Common extraction model handles:

  • mistral-ocr: Mistral's OCR model for high-quality text and image extraction
  • pypdfium2-extract-pdf: Local PDF text extraction (no API calls required)
  • linkup-fetch: Web page content extraction from URLs

Common model aliases:

  • @default-extract-web-page: Default for web page extraction (Linkup Fetch)
  • @default-extract-document: Default for document extraction (Azure Document Intelligence)
  • @default-text-from-pdf: Fast local PDF text extraction (pypdfium2)

Extraction presets are defined in your model deck configuration and can include parameters like max_nb_images and image_min_size.

MTHDS Parameters

Parameter Type Description Required
type string The type of the pipe: PipeExtract Yes
description string A description of the extraction operation. Yes
inputs Fixed The value must be of concept Document or Image (or a concept that refines one of them).
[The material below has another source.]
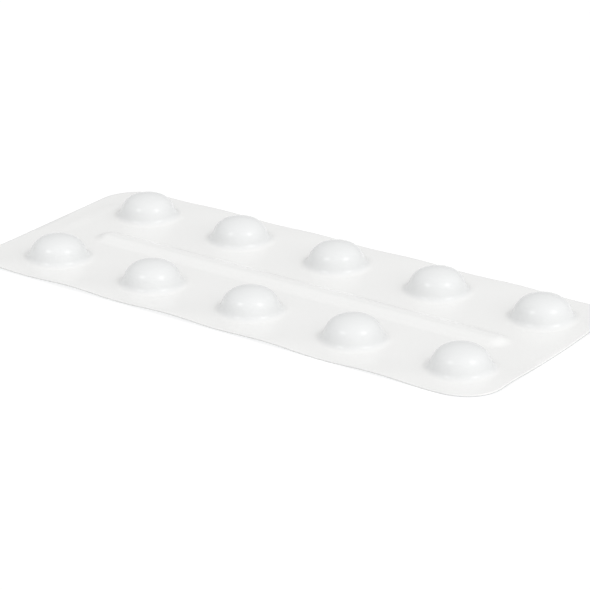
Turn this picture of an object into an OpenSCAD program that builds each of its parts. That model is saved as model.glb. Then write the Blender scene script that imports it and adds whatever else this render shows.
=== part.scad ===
// Blister pack of tablets, sealed and opaque, as one solid.
// A formed plastic film with two rows of domed pockets is closed underneath by a flat lidding foil.
// The rows run along X, the foil face lies on Z = 0 and the pockets stand up along +Z.
// The origin is the middle of the foil face. Sizes are in millimetres.

/* [Web] */
// Thickness of the forming film
film_thickness = 0.25; // [0.15:0.01:0.5]
// Thickness of the lidding foil
foil_thickness = 0.03; // [0.02:0.005:0.1]
// Radius of the punched corners
corner_radius = 6.5; // [2:0.5:7]
// Web from a row's pocket centres out to the long edge
side_margin = 8.9; // [7.5:0.1:14]
// Web beyond the last pocket centres, at the plain end
plain_end_margin = 8.7; // [7.5:0.1:14]
// Web beyond the first pocket centres, at the end kept for a batch code
code_end_margin = 11.3; // [8:0.1:16]

/* [Pockets] */
// Pockets in each row
pockets_per_row = 5; // [2:1:8]
// Distance between pockets along a row
pocket_pitch = 19; // [13:0.5:24]
// Distance between the two rows
row_pitch = 23.2; // [18:0.1:30]
// Height of a pocket above the film
pocket_height = 3.8; // [3.6:0.1:4.2]
// Radius of a pocket where its wall has run out into the film
mouth_radius = 5.9; // [5.6:0.05:6.1]
// Radius of the arc over a pocket's crown
crown_radius = 7; // [6.5:0.1:8.5]
// Radius of the arc from the crown round to the wall
shoulder_radius = 3.2; // [2.6:0.1:3.4]
// Angle between a pocket's wall and the film, in degrees
wall_angle = 69; // [66:1:72]
// Radius of the blend between a pocket's wall and the film
foot_radius = 1.4; // [0.8:0.05:1.5]

/* [Stiffening bead] */
// Width of the bead between the rows, where it meets the film
bead_width = 6; // [4:0.1:7]
// Width of the bead's level crest
bead_crest_width = 0.8; // [0.4:0.1:2]
// Height of the bead above the film
bead_height = 0.7; // [0.3:0.05:1]
// Run of the bead past the first and last pocket centres
bead_overrun = 1.5; // [0:0.1:4]

/* [Hidden] */
$fn = 96;

web_thickness = film_thickness + foil_thickness;
pocket_run = (pockets_per_row - 1) * pocket_pitch;
pack_length = code_end_margin + pocket_run + plain_end_margin;
pack_width = row_pitch + 2 * side_margin;
first_pocket_x = code_end_margin - pack_length / 2;

// The shoulder's arc touches both the wall's line and the crown's arc, which fixes where it meets
// each: wall_foot and wall_head are the ends of the straight wall, as radius and height.
wall_outward = [sin(wall_angle), cos(wall_angle)];
wall_foot = [mouth_radius - foot_radius * sin(wall_angle), foot_radius * (1 - cos(wall_angle))];
crown_centre_z = pocket_height - crown_radius;
arc_centre_gap = crown_radius - shoulder_radius;
wall_offset = wall_foot * wall_outward - shoulder_radius - crown_centre_z * cos(wall_angle);
meet_angle = wall_angle - acos(wall_offset / arc_centre_gap);
shoulder_centre = [0, crown_centre_z] + arc_centre_gap * [sin(meet_angle), cos(meet_angle)];
wall_head = shoulder_centre + shoulder_radius * wall_outward;

// The bead's side is an S of two equal arcs, level at the crest and at the film.
bead_side_run = (bead_width - bead_crest_width) / 2;
bead_arc_radius = (pow(bead_side_run, 2) + pow(bead_height, 2)) / (4 * bead_height);
bead_straight = pocket_run + 2 * bead_overrun - bead_width;

// Outline of the punched pack
module web_outline() {
    square([pack_length - 2 * corner_radius, pack_width], center = true);
    square([pack_length, pack_width - 2 * corner_radius], center = true);
    for (x = [-1, 1], y = [-1, 1])
        translate([x * (pack_length / 2 - corner_radius), y * (pack_width / 2 - corner_radius)])
            circle(corner_radius);
}

// Half section of a pocket, from its axis outwards, standing on the film's top face
module pocket_section() {
    intersection() {
        translate([0, crown_centre_z]) circle(crown_radius);
        square([crown_radius * sin(meet_angle), pocket_height]);
    }
    intersection() {
        translate(shoulder_centre) circle(shoulder_radius);
        square([mouth_radius, pocket_height]);
    }
    difference() {
        polygon([[0, 0], [mouth_radius, 0], [mouth_radius, wall_foot.y], wall_foot, wall_head, [0, wall_head.y]]);
        translate([mouth_radius, foot_radius]) circle(foot_radius);
    }
}

// Half section of the bead, from its middle outwards, standing on the film's top face
module bead_section() {
    square([bead_crest_width / 2, bead_height]);
    intersection() {
        translate([bead_crest_width / 2, bead_height - bead_arc_radius]) circle(bead_arc_radius);
        translate([bead_crest_width / 2, bead_height / 2]) square([bead_side_run / 2, bead_height / 2]);
    }
    difference() {
        translate([bead_crest_width / 2, 0]) square([bead_side_run, bead_height / 2]);
        translate([bead_width / 2, bead_arc_radius]) circle(bead_arc_radius);
    }
}

// A formed shape sits on the film's top face and is rooted down to the foil face
module pocket() {
    translate([0, 0, web_thickness]) rotate_extrude() pocket_section();
    cylinder(r = mouth_radius, h = web_thickness);
}

module bead() {
    translate([0, 0, web_thickness]) {
        for (side = [0, 1])
            mirror([0, side, 0])
                rotate([90, 0, 90])
                    linear_extrude(bead_straight, center = true) bead_section();
        for (end = [-1, 1])
            translate([end * bead_straight / 2, 0, 0]) rotate_extrude() bead_section();
    }
}

module blister_pack() {
    color("whitesmoke") union() {
        linear_extrude(web_thickness) web_outline();
        for (column = [0 : pockets_per_row - 1], row = [-1, 1])
            translate([first_pocket_x + column * pocket_pitch, row * row_pitch / 2, 0]) pocket();
        translate([first_pocket_x + pocket_run / 2, 0, 0]) bead();
    }
}

blister_pack();
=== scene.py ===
import math

import bpy
import numpy as np
from mathutils import Matrix, Vector


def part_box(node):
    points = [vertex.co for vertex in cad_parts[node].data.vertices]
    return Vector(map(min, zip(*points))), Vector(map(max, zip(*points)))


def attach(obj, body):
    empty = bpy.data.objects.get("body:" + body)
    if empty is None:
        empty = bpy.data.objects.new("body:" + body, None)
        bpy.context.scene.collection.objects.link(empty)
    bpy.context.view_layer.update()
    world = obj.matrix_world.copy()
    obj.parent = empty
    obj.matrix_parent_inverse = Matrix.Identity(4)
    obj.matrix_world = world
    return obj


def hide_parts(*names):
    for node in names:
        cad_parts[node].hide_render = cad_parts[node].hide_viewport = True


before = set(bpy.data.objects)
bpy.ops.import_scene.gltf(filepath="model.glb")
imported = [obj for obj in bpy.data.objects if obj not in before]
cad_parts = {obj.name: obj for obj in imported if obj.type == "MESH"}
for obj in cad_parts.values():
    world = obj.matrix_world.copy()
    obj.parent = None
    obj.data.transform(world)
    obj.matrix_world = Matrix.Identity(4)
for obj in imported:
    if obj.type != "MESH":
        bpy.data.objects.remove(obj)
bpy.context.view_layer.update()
print("frame loaded")

mm = 0.001  # every length below is in millimetres, and meshes are written in metres

packLow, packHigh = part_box("blister_pack")
packLength = (packHigh.x - packLow.x) / mm
packWidth = (packHigh.y - packLow.y) / mm
packHeight = (packHigh.z - packLow.z) / mm

# The same driving sizes as the construction
pack = {
    "pocketsPerRow": 5,
    "pitch": 19.0,
    "rowPitch": 23.2,
    "codeEndMargin": 11.3,
    "filmThickness": 0.25,
    "foilThickness": 0.03,
    "cornerRadius": 6.5,
    "crownRadius": 7.0,
    "shoulderRadius": 3.2,
    "wallAngle": 69.0,
    "mouthRadius": 5.9,
    "footRadius": 1.4,
    "beadWidth": 6.0,
    "beadCrest": 0.8,
    "beadHeight": 0.7,
    "beadOverrun": 1.5,
}
filmTop = pack["filmThickness"] + pack["foilThickness"]
pocketX = pack["codeEndMargin"] - packLength / 2 + pack["pitch"] * np.arange(pack["pocketsPerRow"])
pocketHeight = packHeight - filmTop
rowY = pack["rowPitch"] / 2
beadMiddleX = (pocketX[0] + pocketX[-1]) / 2
beadHalfSpine = (pocketX[-1] - pocketX[0]) / 2 + pack["beadOverrun"] - pack["beadWidth"] / 2


# Smooth step: 0 below the first edge, 1 above the second, 3t^2 - 2t^3 between
def easeStep(low, high, value):
    t = np.clip((value - low) / (high - low), 0, 1)
    return t * t * (3 - 2 * t)


# Half section of a pocket: out along the crown's arc, round the shoulder's arc, down the straight
# wall and out along the foot's arc, each tangent to the next. Steps are even in angle.
# Returns the radius, the height above the film and the share of the film's greyer tone, which is
# partly the film drawn thinner and partly painted shade on the pocket: all of it from the crown down
# to the wall's foot, then less along the foot's arc.
def pocketProfile(height, crownSteps, wallSteps, footSteps):
    crown, shoulder, foot = pack["crownRadius"], pack["shoulderRadius"], pack["footRadius"]
    wall = math.radians(pack["wallAngle"])
    footStart = np.array([pack["mouthRadius"] - foot * math.sin(wall), foot * (1 - math.cos(wall))])
    outward = np.array([math.sin(wall), math.cos(wall)])
    reach = footStart @ outward - shoulder - (height - crown) * math.cos(wall)
    meet = wall - math.acos(reach / (crown - shoulder))
    gap = crown - shoulder  # between the centres of the two arcs
    centre = np.array([gap * math.sin(meet), height - crown + gap * math.cos(meet)])
    wallTop = centre + shoulder * outward
    over = np.linspace(0, meet, crownSteps // 2 + 1)
    turn = np.linspace(meet, wall, crownSteps - crownSteps // 2 + 1)[1:]
    drop = np.linspace(0, 1, wallSteps + 1)[1:]
    flare = np.linspace(wall, 0, footSteps + 1)[1:]
    radius = np.concatenate([crown * np.sin(over), centre[0] + shoulder * np.sin(turn),
                             wallTop[0] + (footStart[0] - wallTop[0]) * drop,
                             pack["mouthRadius"] - foot * np.sin(flare)])
    rise = np.concatenate([height - crown + crown * np.cos(over), centre[1] + shoulder * np.cos(turn),
                           wallTop[1] + (footStart[1] - wallTop[1]) * drop,
                           foot * (1 - np.cos(flare))])
    # The greyer tone, partly thinner film and partly painted shade, fades out along the foot's arc
    thinnedShade = easeStep(*film["thinShadeFade"], flare / wall)
    drawnShade = np.concatenate([np.ones(len(over) + len(turn) + wallSteps), thinnedShade])
    return radius, rise, drawn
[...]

For web page extraction, the Document holds a web URL. Yes
output string The output concept produced by the extraction operation. Use Page[]. Yes
max_page_images integer or null Maximum number of images to extract from pages: null (or omit) for unlimited, 0 for no images, or a positive integer to limit. Defaults to the value in your Extract model preset. No
page_views boolean If true, a high-fidelity image of each page will be included in the page_view field. Defaults to false. No
page_views_dpi integer The resolution (in Dots Per Inch) for the generated page views when processing a PDF. Defaults to 150. No
page_image_captions boolean If true, the OCR service may attempt to generate captions for the images found. Note: This feature depends on the OCR provider. No
model string The Extract model choice by name, setting, or preset to use (e.g., "mistral-document-ai-2505", "@default-extract-document"). Defaults to the model specified in the global config. No

Example: Processing a PDF

This example defines a pipe that takes a PDF, extracts text and full-page images, and outputs them as a list of pages.

[concept]
ScannedDocument = "A document that has been scanned as a PDF"

[concept.ExtractedPages]
description = "A list of pages extracted from a document by OCR"
refines = "Page"

[pipe.extract_text_from_document]
type = "PipeExtract"
description = "Extract text from a scanned document"
inputs = { document = "ScannedDocument" }
output = "Page[]"
page_views = true
page_views_dpi = 200

The output of PipeExtract must be Page[].

To use this pipe, first load a PDF into the ScannedDocument concept. After the pipe runs, the output contains a list of PageContent objects, where each object has the extracted text and a 200 DPI image of the corresponding page.

Example: Extracting a Web Page

This example defines a pipe that extracts content from a web page URL.

[pipe.extract_web_article]
type        = "PipeExtract"
description = "Extract content from a web page"
inputs      = { article_url = "Document" }
output      = "Page[]"
model       = "@default-extract-web-page"

Pass a web URL as the document_uri when running the pipe. PipeExtract fetches the page and extracts its content into Page objects, following the same pattern as document extraction.